What the exercise asks
From the first line of the data through the line containing "braced_steps = 3", return each line exactly.

┄┄┄┄┄┄┄┄┄┄┄┄┄┄┄┄┄┄┄┄

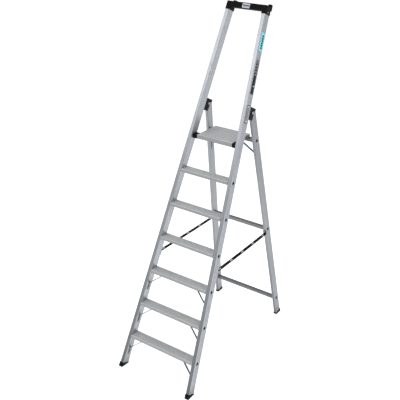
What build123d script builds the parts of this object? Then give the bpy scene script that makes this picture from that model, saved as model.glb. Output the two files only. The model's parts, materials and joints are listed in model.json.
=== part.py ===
"""Platform step ladder: two tapering front stiles with six treads and a folding platform,
a hinged rear frame of two legs and three crossbars, and a moulded top bow.

Millimetres, +Z up, X across, front towards -Y. The origin is on the floor, in the middle of
the footprint. "along" is measured up a frame's slope from the floor, "behind" square to it.
"""

from build123d import *
import os
from math import cos, radians, sin, tan

os.makedirs("parts", exist_ok=True)

# ---- Sizes of the whole ladder ----
step_count = 6
tread_rise = 235.0  # from one tread to the next, and from the top tread to the platform
front_angle = 24.45  # stiles, from the vertical
rear_angle = 10.47  # rear legs, from the vertical
foot_width = 642.0  # over the stiles, at the floor
front_lean = 3.37  # each stile, towards the middle, within its frame
rear_lean = 3.30  # each rear leg, the same
hinge_above_deck = 181.5  # platform surface to the rear legs' hinge pins
rail_above_deck = 880.0  # platform surface to the top of the bow
braced_steps = 3  # the lowest treads have braces

# ---- Profiles ----
stile_width = 28.6
stile_depth = 64.0
stile_wall = 2.2
stile_radius = 3.0
crossbar_radius = 2.5
leg_width = 21.4
leg_depth = 62.0
leg_wall = 2.0
leg_radius = 3.0
groove_depth = 0.5  # decorative ribs of the extrusions
groove_width = 2.2
groove_pitch = 7.5

# ---- Treads ----
tread_nose = 6.6  # tread in front of the stiles
tread_lip = 21.7
tread_skin = 2.6
tread_wall = 2.2
tread_corner = 1.2
tread_groove = 0.9
tread_groove_width = 2.6
tread_groove_pitch = 5.2
end_block_size = (22.0, 24.0, 18.0)
bolt_radius = 4.0
bolt_head_radius = 8.0
bolt_head = 4.0
bolt_length = 20.0
bolt_drop = 14.0  # bolt under the tread's surface
bolt_behind = 29.0  # bolt behind the stile's front face
access_radius = 12.0  # the hole in a stile or leg that reaches a bolt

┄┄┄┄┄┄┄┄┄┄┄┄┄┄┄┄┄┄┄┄

Reply to the exercise
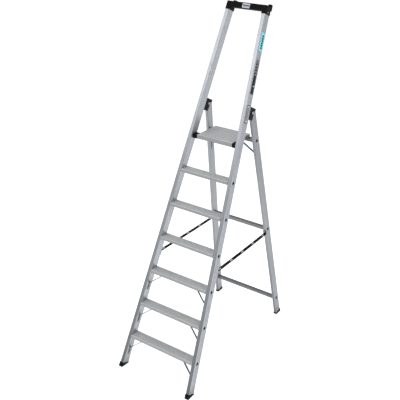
What build123d script builds the parts of this object? Then give the bpy scene script that makes this picture from that model, saved as model.glb. Output the two files only. The model's parts, materials and joints are listed in model.json.
=== part.py ===
"""Platform step ladder: two tapering front stiles with six treads and a folding platform,
a hinged rear frame of two legs and three crossbars, and a moulded top bow.

Millimetres, +Z up, X across, front towards -Y. The origin is on the floor, in the middle of
the footprint. "along" is measured up a frame's slope from the floor, "behind" square to it.
"""

from build123d import *
import os
from math import cos, radians, sin, tan

os.makedirs("parts", exist_ok=True)

# ---- Sizes of the whole ladder ----
step_count = 6
tread_rise = 235.0  # from one tread to the next, and from the top tread to the platform
front_angle = 24.45  # stiles, from the vertical
rear_angle = 10.47  # rear legs, from the vertical
foot_width = 642.0  # over the stiles, at the floor
front_lean = 3.37  # each stile, towards the middle, within its frame
rear_lean = 3.30  # each rear leg, the same
hinge_above_deck = 181.5  # platform surface to the rear legs' hinge pins
rail_above_deck = 880.0  # platform surface to the top of the bow
braced_steps = 3  # the lowest treads have braces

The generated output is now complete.